In the past, there have been several companies that undertook buybacks with the intention to support falling stock prices and trapped investors who couldn’t judge this corporate action as being such. Examples include DLF (2008), Reliance Infra (2011), McLeod Russel (2018), DB Corp (2018), PC Jeweller (2018, but later withdrawn), and HEG (2019).  

But how do investors get trapped in poor stocks due to buybacks? As buybacks are usually viewed favourably, there can be two scenarios – one, investors assume that it signals better long-term growth and improved metrics for the remaining investors. Two, investors buy into the stock in order to participate in the buyback, but still get stuck with shares as an investor’s entire holding may not always be accepted in the buyback (see box on acceptance ratio).
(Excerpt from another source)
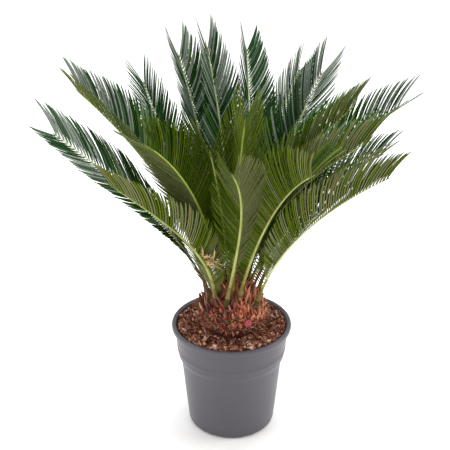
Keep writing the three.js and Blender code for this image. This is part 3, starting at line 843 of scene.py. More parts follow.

Those who are buying only to take short term price advantage need to check the acceptance ratio. Even so, given that one might yet be saddled with unsold shares, it’s best to check the company. 

Therefore, whether short or long-term, the intention and genuineness of the buyback matters if you are looking to buy a stock based on its buyback announcement. Here are four pointers:

  1. If buyback is used as a means to return cash to save dividend tax, then check for buyback of at least 3-5% of outstanding shares unless they are paying dividends.  
  2. If buyback is just used to return excess cash on a one-time basis, check for a better reward, say buyback of 5-10% of outstanding shares.  
  3. Also check the balance sheet to ensure that the companies are debt free and are having enough cash on their balance sheet. 
  4. While regulations allow even debt-ridden companies to undertake a buyback (the rule is that the post buy-back debt equity ratio needs to be below 2:1), such cases are not worth considering in a high interest rate economy and in companies where cash flows are not stable.  

In conclusion, bonuses and stock splits are more sentiment influencers among corporate actions. Buybacks, on the other hand, when done well can enhance real value for shareholders.